Dataset content >>
================================

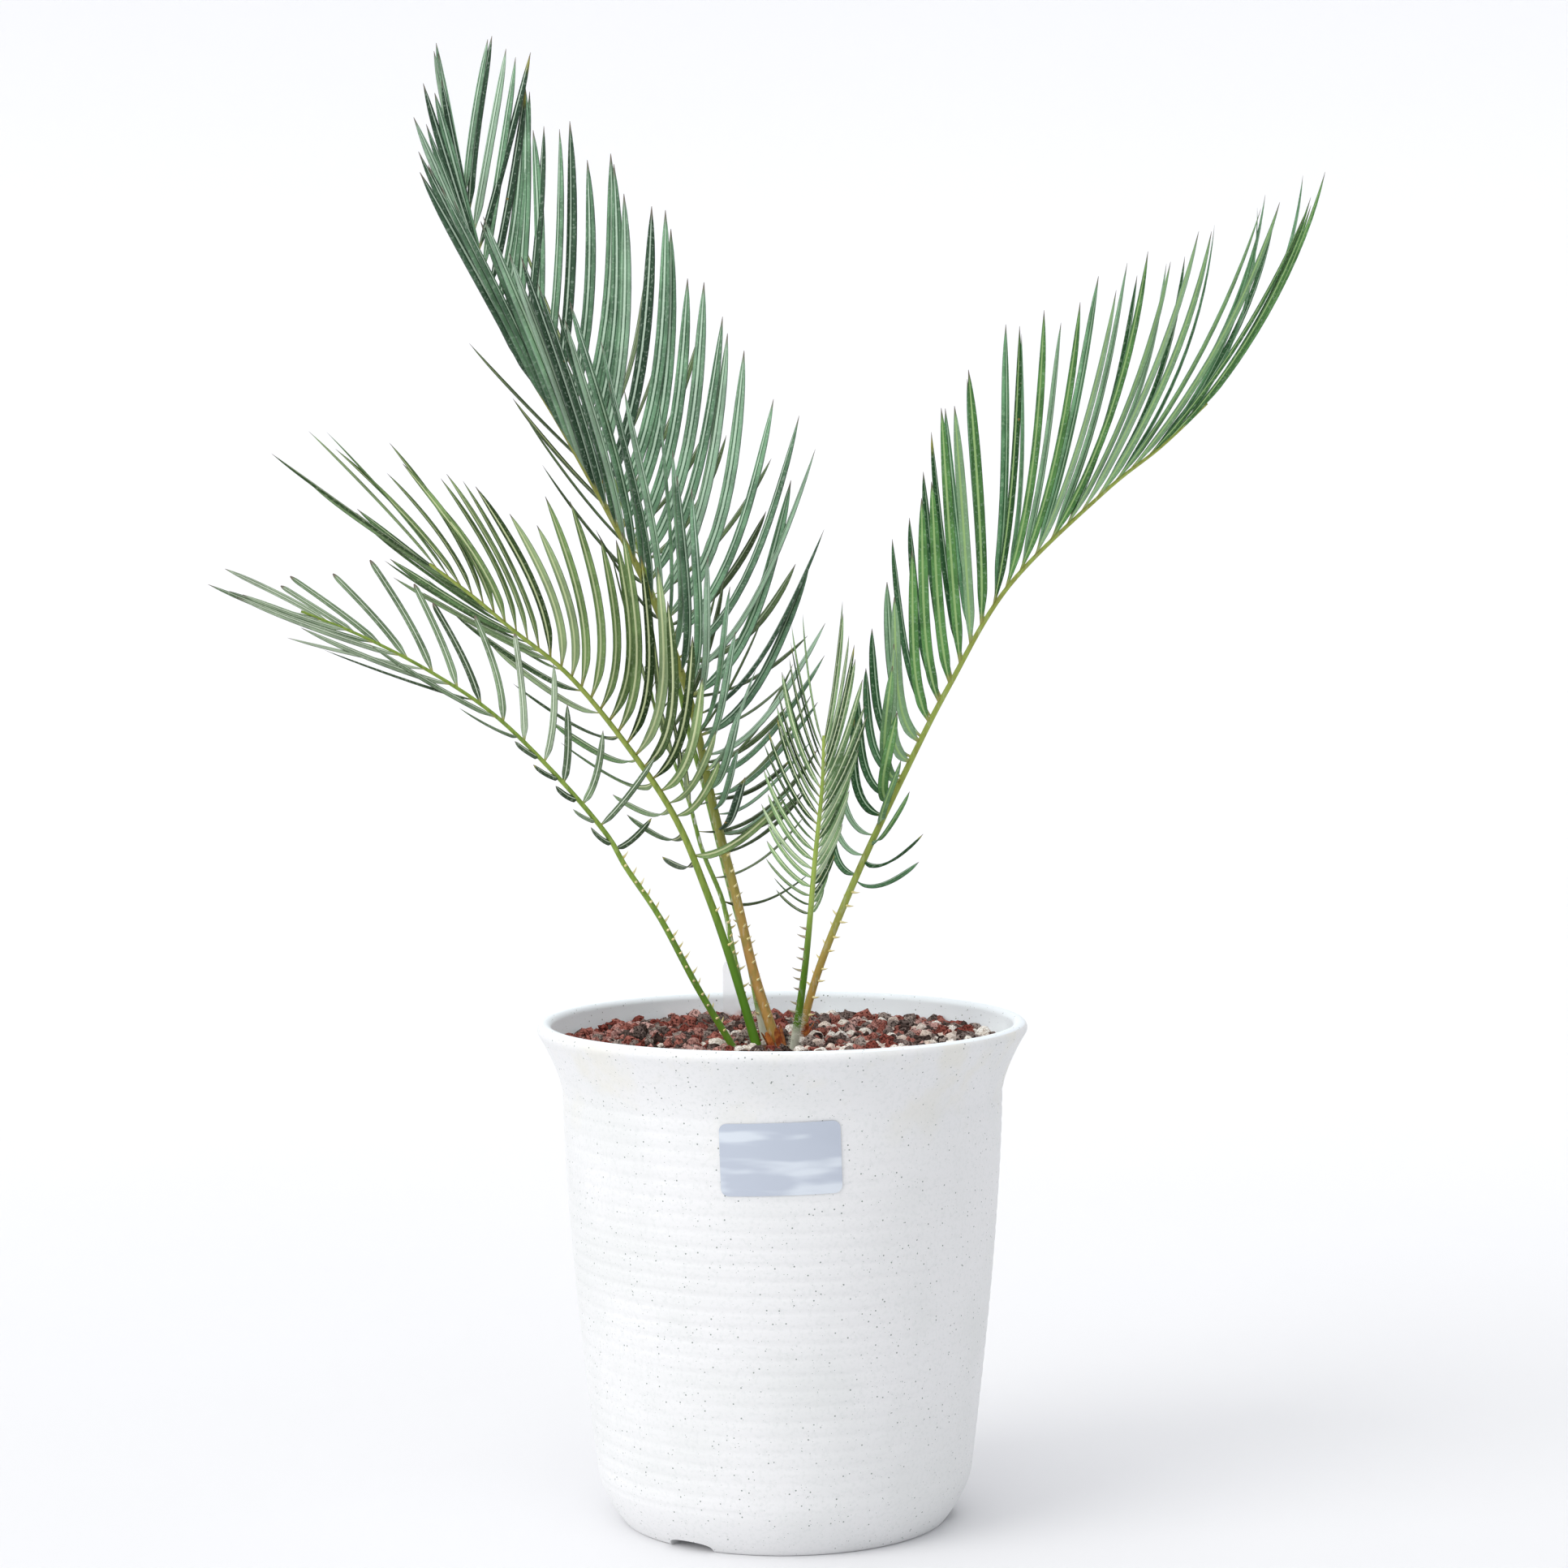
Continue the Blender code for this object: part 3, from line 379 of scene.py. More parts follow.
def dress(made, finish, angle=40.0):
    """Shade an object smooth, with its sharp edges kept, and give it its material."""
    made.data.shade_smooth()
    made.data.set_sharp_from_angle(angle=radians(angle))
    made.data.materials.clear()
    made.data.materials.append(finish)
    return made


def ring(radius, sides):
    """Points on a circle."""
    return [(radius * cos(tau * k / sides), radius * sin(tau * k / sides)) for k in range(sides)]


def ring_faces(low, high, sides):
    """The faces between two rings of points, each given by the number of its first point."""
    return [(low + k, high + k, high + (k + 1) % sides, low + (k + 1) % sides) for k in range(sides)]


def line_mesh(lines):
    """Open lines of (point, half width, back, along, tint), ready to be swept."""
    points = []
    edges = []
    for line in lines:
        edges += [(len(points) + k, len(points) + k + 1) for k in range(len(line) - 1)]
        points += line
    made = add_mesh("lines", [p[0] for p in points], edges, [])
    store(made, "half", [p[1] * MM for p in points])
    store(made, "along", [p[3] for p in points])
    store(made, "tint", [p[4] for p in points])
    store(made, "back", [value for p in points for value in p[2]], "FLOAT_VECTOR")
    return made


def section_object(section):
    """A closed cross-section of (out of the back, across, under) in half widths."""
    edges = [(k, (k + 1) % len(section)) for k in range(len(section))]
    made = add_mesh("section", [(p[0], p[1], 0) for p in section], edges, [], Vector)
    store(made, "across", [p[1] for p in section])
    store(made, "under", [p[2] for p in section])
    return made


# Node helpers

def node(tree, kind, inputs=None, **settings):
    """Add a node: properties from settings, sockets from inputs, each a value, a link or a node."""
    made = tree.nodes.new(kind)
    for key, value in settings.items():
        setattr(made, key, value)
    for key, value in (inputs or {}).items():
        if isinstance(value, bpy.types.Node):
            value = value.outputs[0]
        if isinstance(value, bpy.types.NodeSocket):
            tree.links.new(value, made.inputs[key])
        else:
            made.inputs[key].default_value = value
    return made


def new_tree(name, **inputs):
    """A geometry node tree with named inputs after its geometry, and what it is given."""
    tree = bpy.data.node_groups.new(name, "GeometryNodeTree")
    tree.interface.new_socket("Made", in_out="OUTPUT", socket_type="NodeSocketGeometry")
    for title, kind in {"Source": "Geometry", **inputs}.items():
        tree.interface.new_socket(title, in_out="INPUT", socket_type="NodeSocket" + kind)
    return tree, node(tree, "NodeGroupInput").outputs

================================

What is asked >> Each line above is to be repeated exactly.

Solution >>
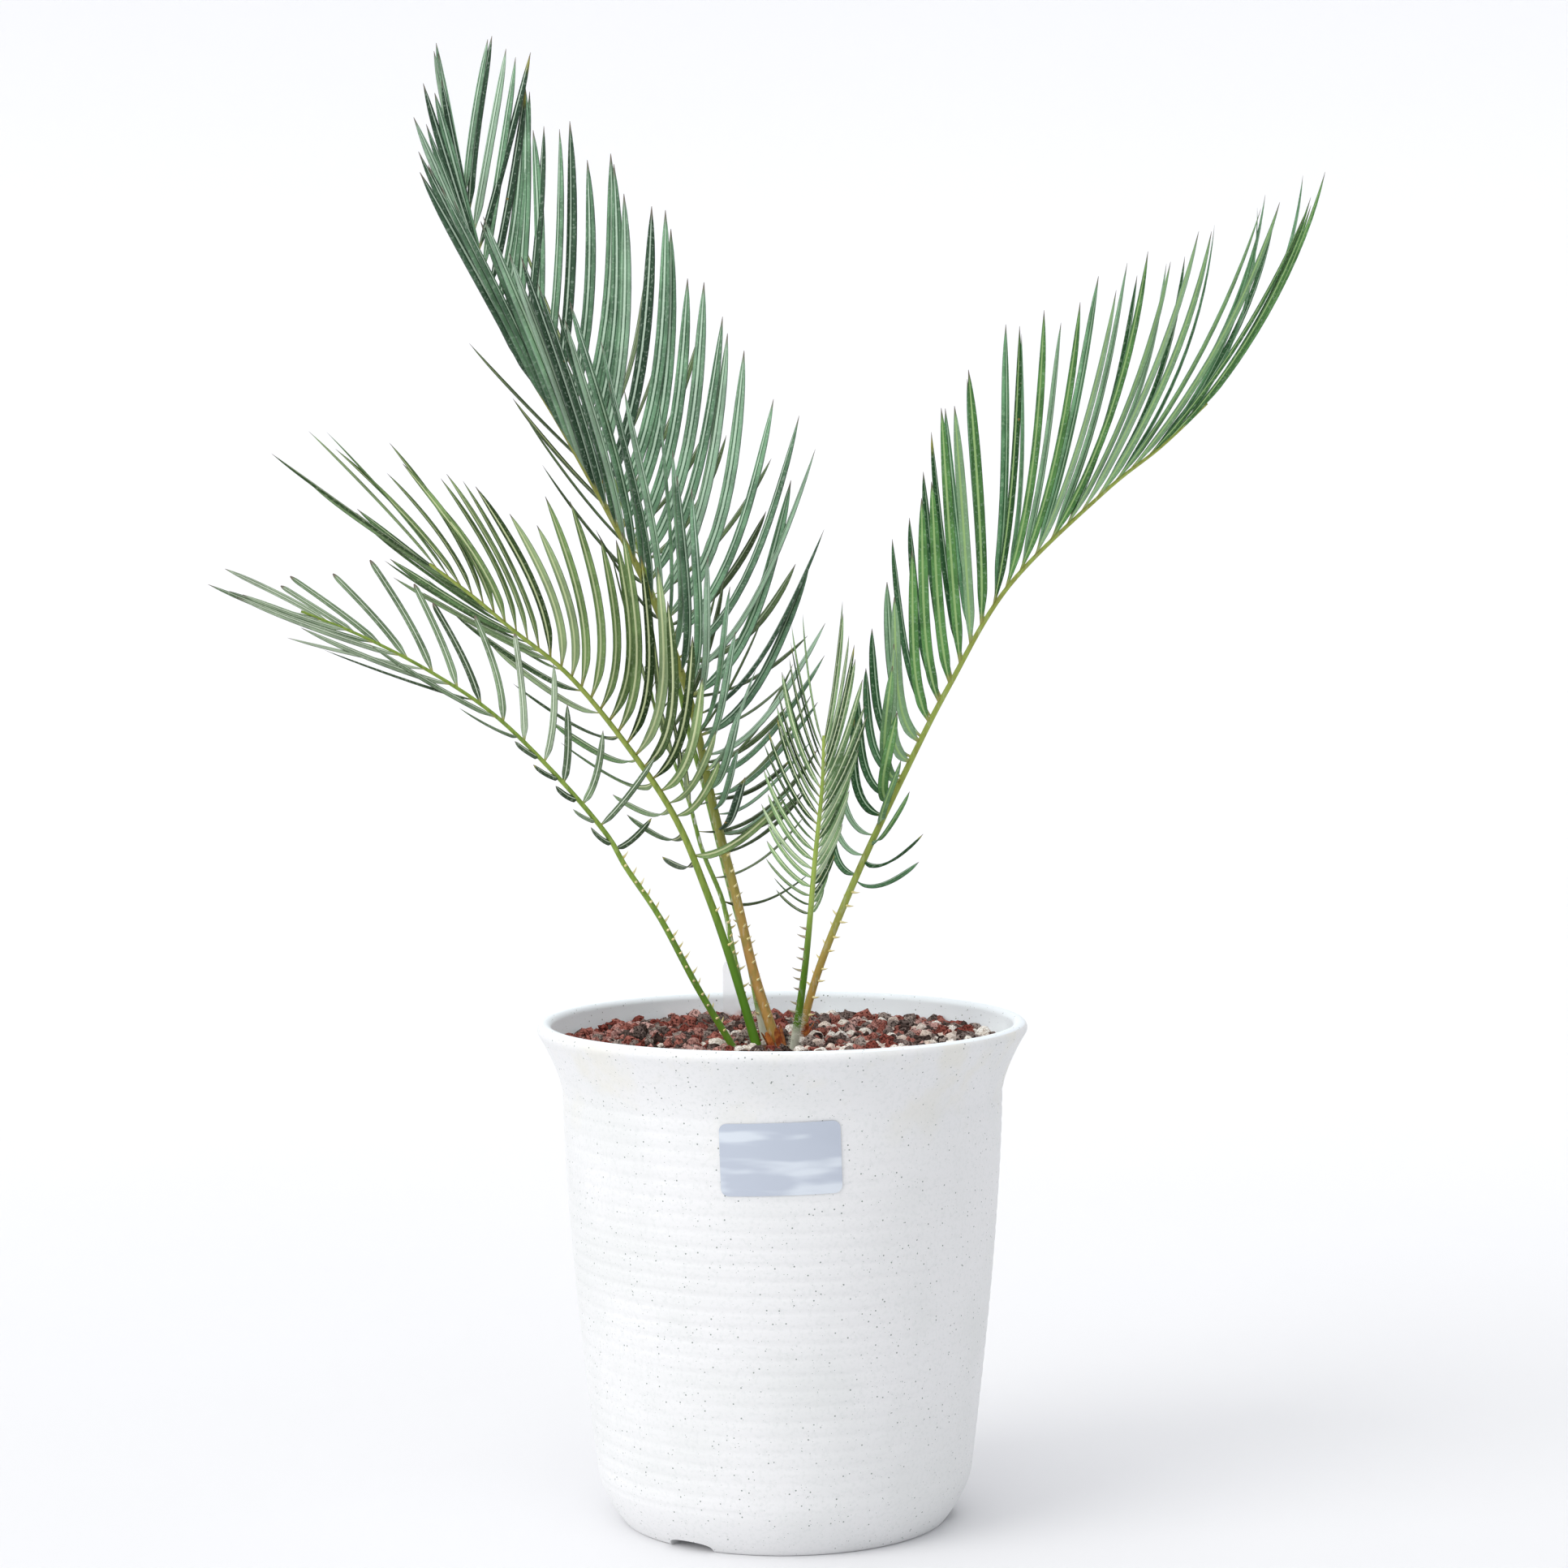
Continue the Blender code for this object: part 3, from line 379 of scene.py. More parts follow.
def dress(made, finish, angle=40.0):
    """Shade an object smooth, with its sharp edges kept, and give it its material."""
    made.data.shade_smooth()
    made.data.set_sharp_from_angle(angle=radians(angle))
    made.data.materials.clear()
    made.data.materials.append(finish)
    return made


def ring(radius, sides):
    """Points on a circle."""
    return [(radius * cos(tau * k / sides), radius * sin(tau * k / sides)) for k in range(sides)]


def ring_faces(low, high, sides):
    """The faces between two rings of points, each given by the number of its first point."""
    return [(low + k, high + k, high + (k + 1) % sides, low + (k + 1) % sides) for k in range(sides)]


def line_mesh(lines):
    """Open lines of (point, half width, back, along, tint), ready to be swept."""
    points = []
    edges = []
    for line in lines:
        edges += [(len(points) + k, len(points) + k + 1) for k in range(len(line) - 1)]
        points += line
    made = add_mesh("lines", [p[0] for p in points], edges, [])
    store(made, "half", [p[1] * MM for p in points])
    store(made, "along", [p[3] for p in points])
    store(made, "tint", [p[4] for p in points])
    store(made, "back", [value for p in points for value in p[2]], "FLOAT_VECTOR")
    return made


def section_object(section):
    """A closed cross-section of (out of the back, across, under) in half widths."""
    edges = [(k, (k + 1) % len(section)) for k in range(len(section))]
    made = add_mesh("section", [(p[0], p[1], 0) for p in section], edges, [], Vector)
    store(made, "across", [p[1] for p in section])
    store(made, "under", [p[2] for p in section])
    return made


# Node helpers

def node(tree, kind, inputs=None, **settings):
    """Add a node: properties from settings, sockets from inputs, each a value, a link or a node."""
    made = tree.nodes.new(kind)
    for key, value in settings.items():
        setattr(made, key, value)
    for key, value in (inputs or {}).items():
        if isinstance(value, bpy.types.Node):
            value = value.outputs[0]
        if isinstance(value, bpy.types.NodeSocket):
            tree.links.new(value, made.inputs[key])
        else:
            made.inputs[key].default_value = value
    return made


def new_tree(name, **inputs):
    """A geometry node tree with named inputs after its geometry, and what it is given."""
    tree = bpy.data.node_groups.new(name, "GeometryNodeTree")
    tree.interface.new_socket("Made", in_out="OUTPUT", socket_type="NodeSocketGeometry")
    for title, kind in {"Source": "Geometry", **inputs}.items():
        tree.interface.new_socket(title, in_out="INPUT", socket_type="NodeSocket" + kind)
    return tree, node(tree, "NodeGroupInput").outputs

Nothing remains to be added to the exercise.